Benedict XVI passed away on Saturday at 9:34 AM in his residence, the official Vatican News agency said on Twitter.

Benedict relinquished the leadership of the church in 2013, saying that he no longer had the “strength of mind and body” to fulfill his duties. He was succeeded by Argentine-born Pope Francis the following month and took the first-ever title of pope emeritus.

The end to Benedict’s almost eight-year papacy capped a tumultuous period for the church, which had come under attack for doing little to punish pedophile priests and covering up evidence of widespread child abuse.

As a German cardinal then known as Joseph Ratzinger, Benedict XVI was elected as pope in 2005 following the death of John Paul II. Succeeding such a charismatic, revered pope — John Paul II was swiftly put on the path to sainthood — wasn’t going to be easy even under normal circumstances. But crimes kept buried during his predecessor’s time would loom large during Benedict’s papacy.

There were allegations of sexual violence by Catholic clergy in Australia, Germany, Ireland, Italy, Germany, Poland the US and elsewhere. As the media uncovered court records of the church’s mishandling of sex crimes dating back half a century, Benedict faced questions over why he had failed to act on past warnings.

Under John Paul II, he had occupied one of the most important jobs in the church — defending Catholic doctrine and investigating crimes such as claims of sexual abuse. As a high-ranking cardinal and head of the Vatican’s Congregation for the Doctrine of the Faith, he had been in a position to probe the allegations.

Groups representing victims of abuse demanded his abdication. The scandal plunged the papacy into what Swiss theologian Hans Kueng called “its worst crisis since the Reformation.” Benedict apologized to victims of abuse and to their families but was criticized for not turning his words into action.

On Feb. 28, 2013, Benedict became the first pontiff to step down since Gregory XII in 1415. He moved from the Vatican to the papal summer residence south of Rome, later settling at a former convent within the Vatican walls.

Church Doctrine

Following his resignation, even some of his detractors recognized that Benedict had inherited a mass of problems that were difficult to manage — especially for a shy intellectual whose main contribution was his writing on church doctrine.

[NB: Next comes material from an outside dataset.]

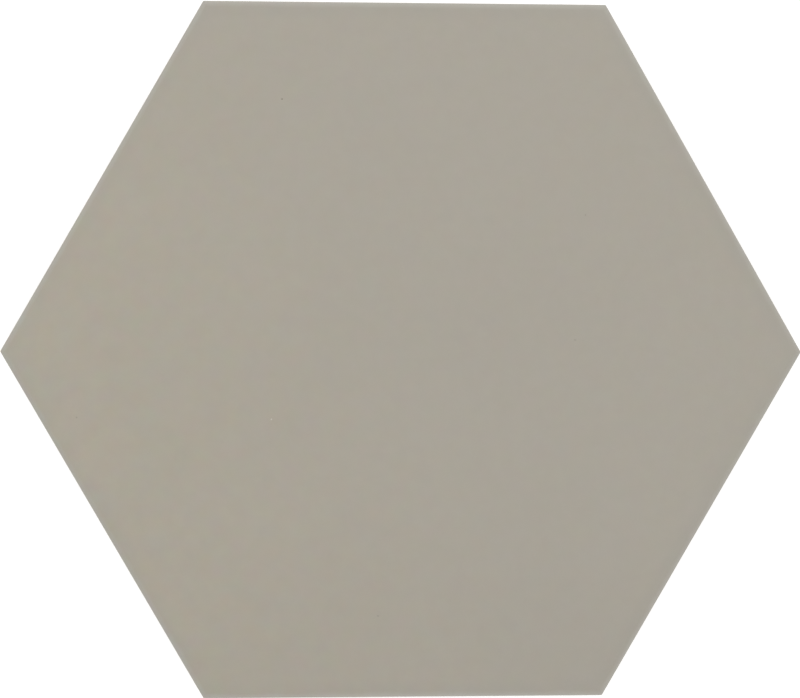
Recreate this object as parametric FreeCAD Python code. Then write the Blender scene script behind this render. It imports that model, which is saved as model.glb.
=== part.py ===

Benedict’s “books and encyclicals often went beyond the strictly dogmatic and contained novel and bold reflections on the moral, cultural and existential problems of our times,” Nobel laureate and self-proclaimed atheist Mario Vargas Llosa wrote in a column published in Spanish daily El Pais.

Biographer Peter Seewald argued that Benedict was a good man placed in difficult circumstances and that he had helped guard against fanaticism within the church by articulating a relationship between science and religion.

“He is not far off being the most widely read theological teacher worldwide, with editions of his books published in the millions,” Seewald said in a 2017 interview with the Catholic World Report.

He added, “In my opinion, Joseph Ratzinger is one of the most misunderstood personalities of our time.”

But criticism of Benedict continued through his last years.

Munich Cases

A Vatican-commissioned report released at the start of 2022 found that he failed to respond adequately to four confirmed abuse cases reported within the Munich archdiocese when he was its leader from 1977 to 1982.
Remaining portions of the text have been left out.